Venendo a trattare di più comuni mortali, ricordiamo che Gigli e Giglio – con le alterazioni e i derivati Giglietti, Gigliucci, Giglioli, Gigliotti, Giglione, Gigliano, Gigliato, Gigliuto, Zigliotto, Ziggiotti etc., - costituiscono alcuni tra i cognomi più diffusi in Italia, originati, come è ovvio, da un nome personale legato al fiore del candore e della purezza.

Dorato in campo azzurro, dal XII secolo fino alla Rivoluzione francese e di nuovo durante la restaurazione, il giglio ha rappresentato il simbolo della Francia monarchica: non mancando di comparire per secoli, dall’inizio della Guerra dei Cent’anni fino al 1802, anche sullo scudo della Gran Bretagna, per significare le pretese della corona inglese sul vicino francese.

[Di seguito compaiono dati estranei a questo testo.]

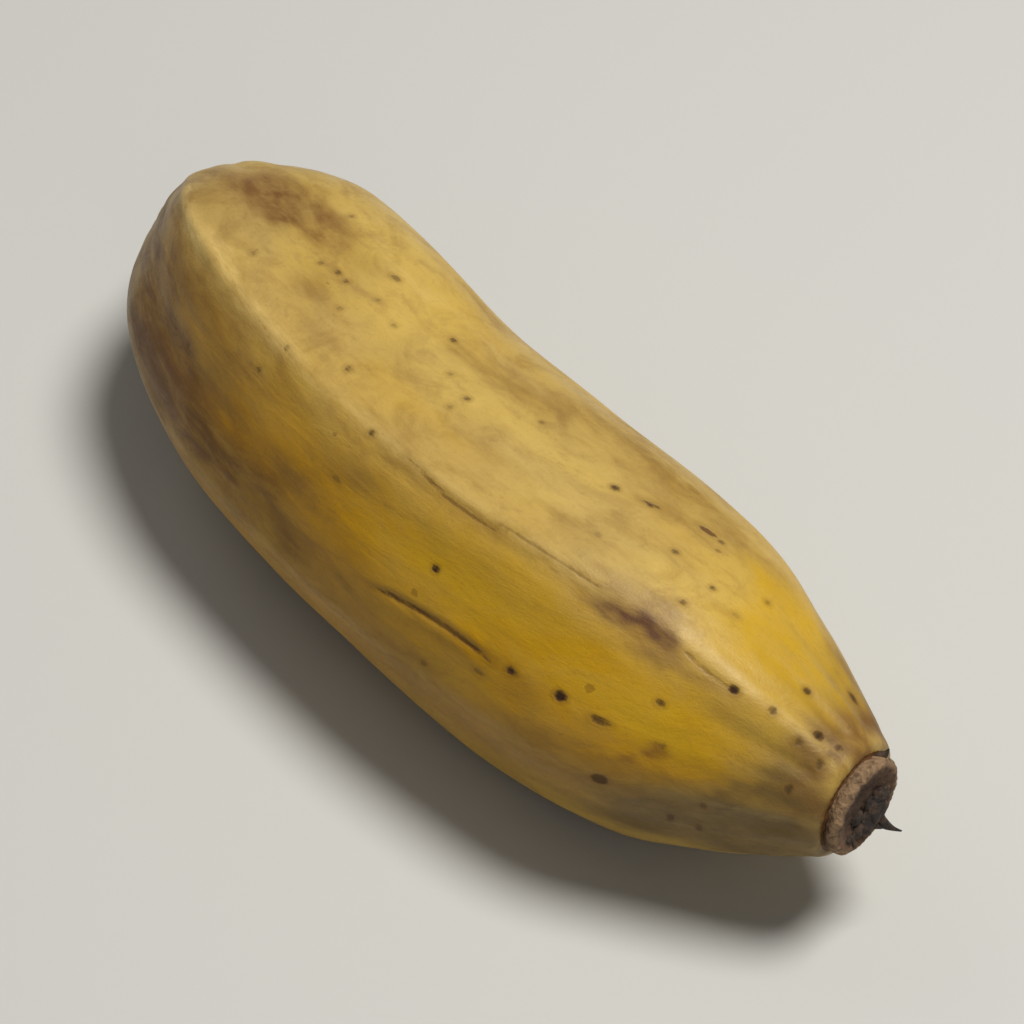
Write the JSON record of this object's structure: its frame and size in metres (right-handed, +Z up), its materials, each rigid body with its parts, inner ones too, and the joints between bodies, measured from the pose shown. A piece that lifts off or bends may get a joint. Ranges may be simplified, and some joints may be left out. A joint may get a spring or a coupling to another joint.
{
  "type": "banana",
  "caption": "Whole short, thick, angular cooking banana with its peel on, lying on its side, with a cut stem stub and a corky flower scar.",
  "frame": {"origin": "middle of the base: the bottom centre of the bounding box, on the plane that the fruit rests on", "axes": "+X from the stem end to the blossom end, -Y the outwardly bowed side, +Z up"},
  "size_m": [0.1408, 0.0464, 0.0414],
  "materials": {
    "peel": "semi-matte waxy peel"
  },
  "bodies": {
    "root": {"banana": "peel"}
  },
  "joints": []
}
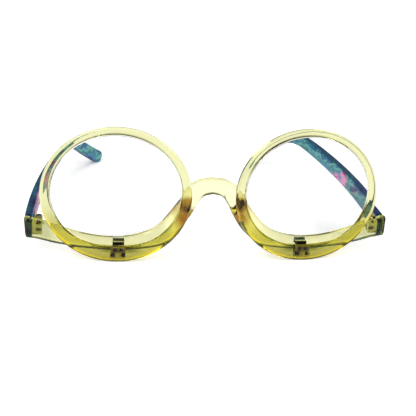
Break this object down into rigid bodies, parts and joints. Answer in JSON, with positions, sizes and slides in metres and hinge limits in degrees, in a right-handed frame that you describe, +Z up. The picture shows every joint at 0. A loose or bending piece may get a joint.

Delicato, aggraziato, raffinato, profumato questo fiore: con la ricchezza delle specie, la sua spontaneità ed adattabilità, la grande disponibilità a piegarsi alle voglie dell’uomo sembra riproporci l’idea di una Natura amorosa, benigna, propizia almeno per chi sa coglierne i messaggi sottili e silenziosi. Ma il giglio ci dice anche altre cose, quando con l’armonia delle forme, la delicatezza del profumo, la discrezione dei colori ribadisce, nella maniera sommessa che gli è propria, il valore della bellezza disinteressata contro ogni concezione bassamente utilitaristica della vita.

Non a caso a questo fiore fa riferimento un intellettuale raffinato come John Ruskin, quando nel suo celebre e polemico Le pietre di Venezia afferma: Le cose belle sono le più inutili; i pavoni e i gigli, per esempio.